In this action by a provider to recover assigned first-party no-fault benefits, plaintiff appeals from so much of an order as denied the branches of plaintiff’s motion seeking summary judgment on the first, second and fourth through sixth causes of action and so much of the third cause of action as sought to recover $295.68, and granted so much of defendant’s cross motion as sought summary judgment dismissing the fourth through sixth causes of action and so much of the third cause of action as sought to recover the sum of $295.68.
Plaintiff correctly argues on appeal that the affidavits submitted by defendant did not sufficiently set forth a standard office practice or procedure that would ensure that the denial of claim forms had been timely mailed (see St.
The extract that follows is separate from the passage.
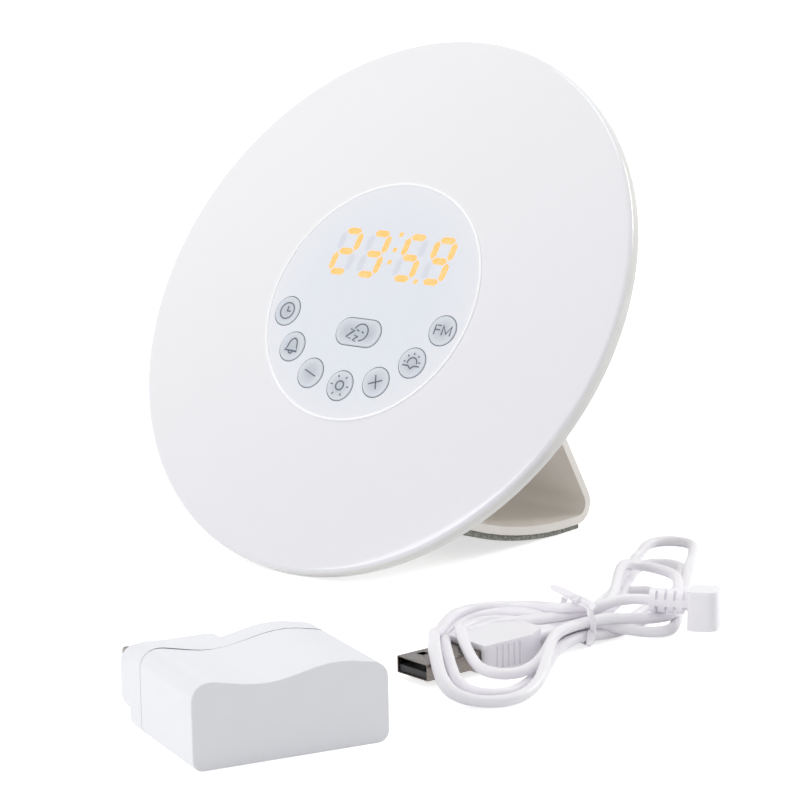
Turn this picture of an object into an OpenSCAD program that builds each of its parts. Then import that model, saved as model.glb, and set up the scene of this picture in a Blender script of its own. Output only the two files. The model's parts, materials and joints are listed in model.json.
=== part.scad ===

Vincent’s Hosp. of Richmond v Government Empls. Ins. Co., 50 AD3d 1123 [2008]). As defendant did not demonstrate that it is not precluded from asserting its proffered defense (cf. 11 NYCRR 65-3.8 [g] [1] [ii])—that the amounts plaintiff sought to recover for services that had been rendered prior to April 1, 2013 were in excess of the workers’ compensation fee schedule—defendant is not entitled to summary judgment dismissing the fourth through sixth causes of action and so much of the third cause of action as sought to recover the sum of $295.68.
However, contrary to plaintiff’s contention, the affidavit plaintiff submitted in support of its motion failed to establish that the claims at issue had not been timely denied (see Viviane Etienne Med. Care, P.C. v Country-Wide Ins. Co., 25 NY3d 498 [2015]), or that defendant had issued timely denial of claim forms that were conclusory, vague or without merit as a matter of law (see Westchester Med. Ctr. v Nationwide Mut. Ins. Co., 78 AD3d 1168 [2010]; Ave T MPC Corp. v Auto One Ins. Co., 32 Misc 3d 128[A], 2011 NY Slip Op 51292[U] [App Term, 2d Dept, 2d, 11th & 13th Jud Dists 2011]). As a result, the branches of plaintiff’s motion seeking summary judgment on the first, second and fourth through sixth causes of action and so much of the third cause of action as sought to recover the sum of $295.68 were properly denied.
Accordingly, the order, insofar as appealed from, is modified by providing that the branches of defendant’s cross motion seeking summary judgment dismissing the fourth through sixth causes of action and so much of the third cause of action as sought to recover the sum of $295.68 are denied.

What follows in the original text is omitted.